We have mixed signals between the techs and large caps and that will always make trading a little more difficult. Who's going to lead who? Will the techs pull the blue chips up or are the blue chips giving us a heads up that something worse is coming. But then I look at the charts of the blue chips and I see the possibility for more rally while I see the techs topping. So that's our dilemma this evening and why I suggest you look for very good entries or sit it out tomorrow and wait for some volume to return next week.
For the swing/position traders we don't have enough answers yet. While I see the possibility for the techs to top out before the blue chips (which could be here or very close to today's price highs), and thus create some bearish intermarket divergences, we don't have enough evidence of that yet. We could see the DOW rally another 400-500 points before it's done, which makes a short entry in the blue chips too risky.
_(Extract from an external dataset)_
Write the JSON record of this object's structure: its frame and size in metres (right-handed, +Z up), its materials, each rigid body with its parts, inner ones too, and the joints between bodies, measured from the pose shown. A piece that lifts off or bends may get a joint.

The trend remains up and that's the easiest way to look at this market. If we truly are following a similar price pattern as 1929, 1967, 1977, 1987 and a few others, which so far we are, then a rally into August should be our expectation. I continue to watch for evidence that we might top out sooner and while I see hints of it (such as in the techs, maybe), I can't suggest that you look to short the market here. Continue to keep your powder dry.
Good luck tomorrow and next week and I'll be back next Wednesday. I'll see some
of you on the Market Monitor for what I hope will be a session that's a little
more exciting than watching paint dry.